Task prompt: Note how many lines hold "hinge" and report that number by itself.

Records shown:

++++

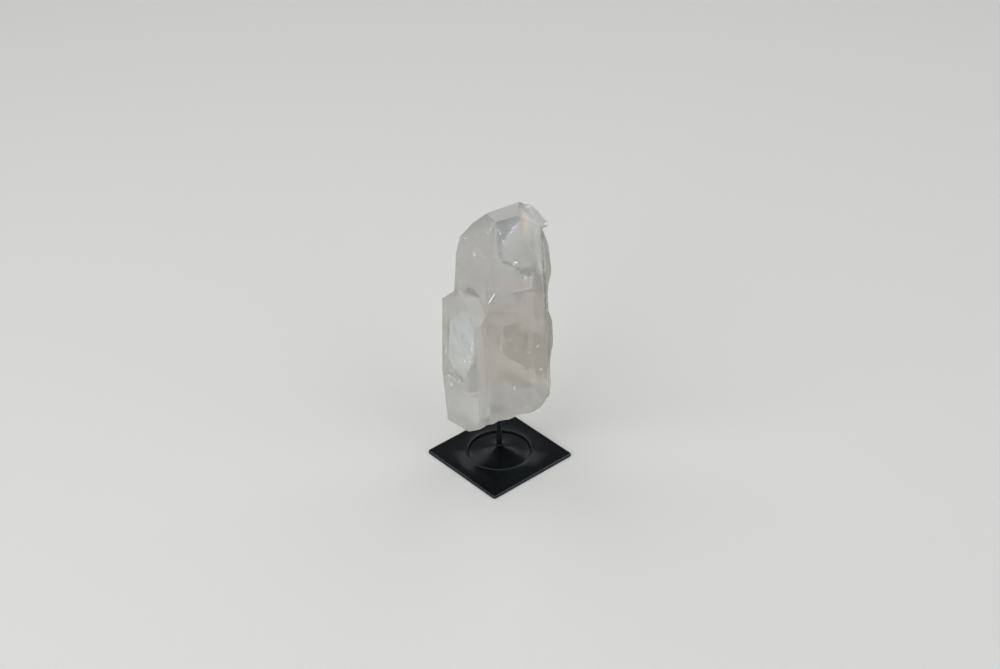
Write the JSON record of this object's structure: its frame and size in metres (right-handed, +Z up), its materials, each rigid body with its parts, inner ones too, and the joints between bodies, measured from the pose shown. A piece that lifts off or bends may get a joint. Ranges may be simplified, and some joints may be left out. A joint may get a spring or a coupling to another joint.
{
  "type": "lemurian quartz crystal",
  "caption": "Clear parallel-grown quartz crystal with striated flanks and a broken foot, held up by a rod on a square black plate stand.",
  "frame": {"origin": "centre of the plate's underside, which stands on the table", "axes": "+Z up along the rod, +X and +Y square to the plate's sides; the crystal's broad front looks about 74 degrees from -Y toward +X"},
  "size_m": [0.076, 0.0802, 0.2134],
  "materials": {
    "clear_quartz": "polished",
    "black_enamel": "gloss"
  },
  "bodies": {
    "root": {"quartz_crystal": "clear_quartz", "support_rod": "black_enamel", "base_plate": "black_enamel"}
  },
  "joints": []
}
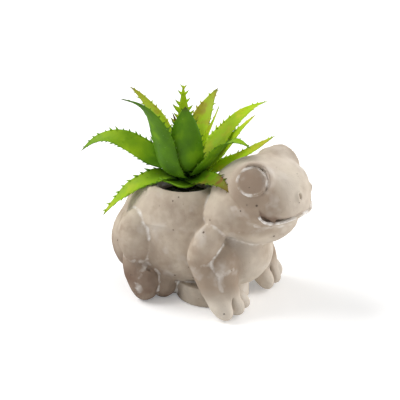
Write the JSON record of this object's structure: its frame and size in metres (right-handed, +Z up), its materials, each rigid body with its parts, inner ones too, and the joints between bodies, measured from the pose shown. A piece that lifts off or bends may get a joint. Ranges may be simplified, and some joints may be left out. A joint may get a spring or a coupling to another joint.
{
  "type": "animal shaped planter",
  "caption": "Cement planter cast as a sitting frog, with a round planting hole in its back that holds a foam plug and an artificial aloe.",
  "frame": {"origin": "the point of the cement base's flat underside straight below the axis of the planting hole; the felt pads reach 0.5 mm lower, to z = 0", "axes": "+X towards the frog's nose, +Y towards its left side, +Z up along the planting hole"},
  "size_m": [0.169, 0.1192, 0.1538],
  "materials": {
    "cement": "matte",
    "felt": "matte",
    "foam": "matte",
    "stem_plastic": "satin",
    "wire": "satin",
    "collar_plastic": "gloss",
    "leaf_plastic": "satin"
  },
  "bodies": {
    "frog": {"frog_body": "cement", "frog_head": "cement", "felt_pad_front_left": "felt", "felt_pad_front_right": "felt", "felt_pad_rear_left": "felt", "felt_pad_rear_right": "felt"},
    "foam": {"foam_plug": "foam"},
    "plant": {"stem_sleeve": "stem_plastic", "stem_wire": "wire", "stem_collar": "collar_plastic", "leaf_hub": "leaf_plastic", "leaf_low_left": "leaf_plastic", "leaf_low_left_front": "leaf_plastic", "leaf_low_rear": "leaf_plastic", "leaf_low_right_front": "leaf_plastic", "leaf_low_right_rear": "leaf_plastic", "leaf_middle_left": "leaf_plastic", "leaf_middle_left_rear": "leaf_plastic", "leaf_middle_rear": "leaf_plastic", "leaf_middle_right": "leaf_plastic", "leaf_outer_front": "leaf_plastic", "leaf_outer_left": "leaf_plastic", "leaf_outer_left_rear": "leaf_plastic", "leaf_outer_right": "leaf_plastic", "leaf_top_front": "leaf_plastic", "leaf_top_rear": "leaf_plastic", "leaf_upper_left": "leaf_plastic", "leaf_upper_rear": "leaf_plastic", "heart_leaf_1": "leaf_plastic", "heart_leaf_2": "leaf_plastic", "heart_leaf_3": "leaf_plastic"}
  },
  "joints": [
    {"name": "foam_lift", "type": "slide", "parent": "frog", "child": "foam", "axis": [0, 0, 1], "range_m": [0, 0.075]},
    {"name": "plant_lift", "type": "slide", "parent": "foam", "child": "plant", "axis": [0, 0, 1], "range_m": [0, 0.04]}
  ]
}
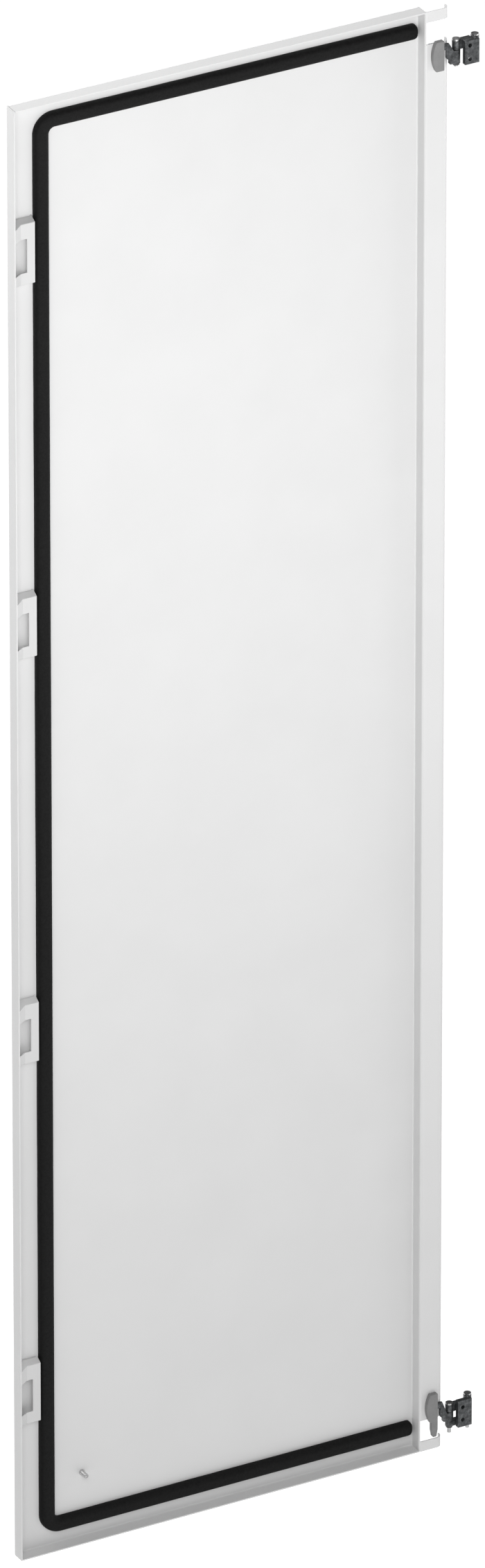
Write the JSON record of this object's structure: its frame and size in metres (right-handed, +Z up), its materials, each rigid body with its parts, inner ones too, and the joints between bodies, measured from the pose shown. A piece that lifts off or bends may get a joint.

++++

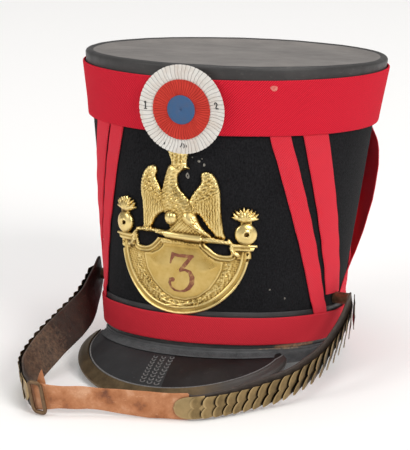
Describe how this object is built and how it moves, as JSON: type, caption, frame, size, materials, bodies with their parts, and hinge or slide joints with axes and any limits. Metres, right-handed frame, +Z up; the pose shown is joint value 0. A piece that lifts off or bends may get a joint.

++++

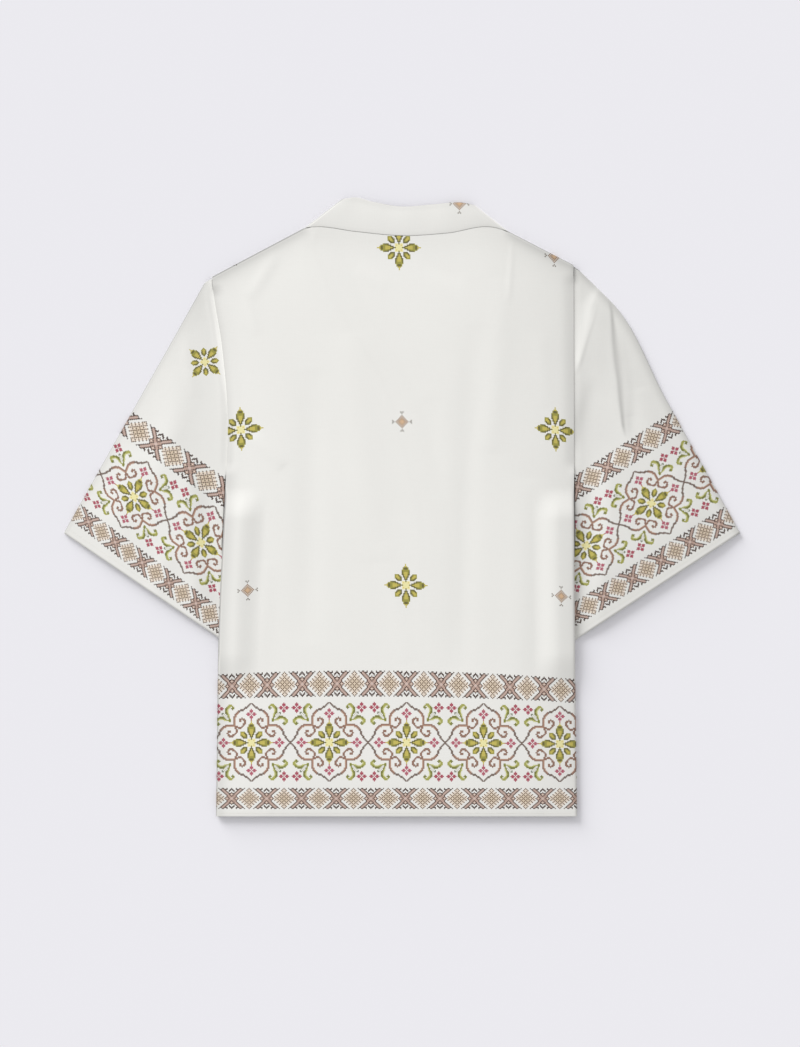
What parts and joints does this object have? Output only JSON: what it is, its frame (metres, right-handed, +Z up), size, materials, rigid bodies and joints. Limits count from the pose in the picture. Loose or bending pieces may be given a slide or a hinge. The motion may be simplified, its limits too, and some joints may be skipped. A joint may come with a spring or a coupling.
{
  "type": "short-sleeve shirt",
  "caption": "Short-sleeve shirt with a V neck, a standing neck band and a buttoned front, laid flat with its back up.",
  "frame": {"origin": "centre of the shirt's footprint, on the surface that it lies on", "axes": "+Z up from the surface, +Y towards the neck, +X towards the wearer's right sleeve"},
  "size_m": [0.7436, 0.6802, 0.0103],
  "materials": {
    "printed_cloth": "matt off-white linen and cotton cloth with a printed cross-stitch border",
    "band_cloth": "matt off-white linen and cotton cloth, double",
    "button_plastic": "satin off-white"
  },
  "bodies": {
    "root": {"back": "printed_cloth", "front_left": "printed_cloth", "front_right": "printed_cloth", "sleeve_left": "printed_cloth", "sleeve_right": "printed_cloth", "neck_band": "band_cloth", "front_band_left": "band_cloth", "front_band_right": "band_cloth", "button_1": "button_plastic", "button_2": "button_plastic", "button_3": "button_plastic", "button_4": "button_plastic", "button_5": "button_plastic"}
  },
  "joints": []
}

++++

Problem solution: 2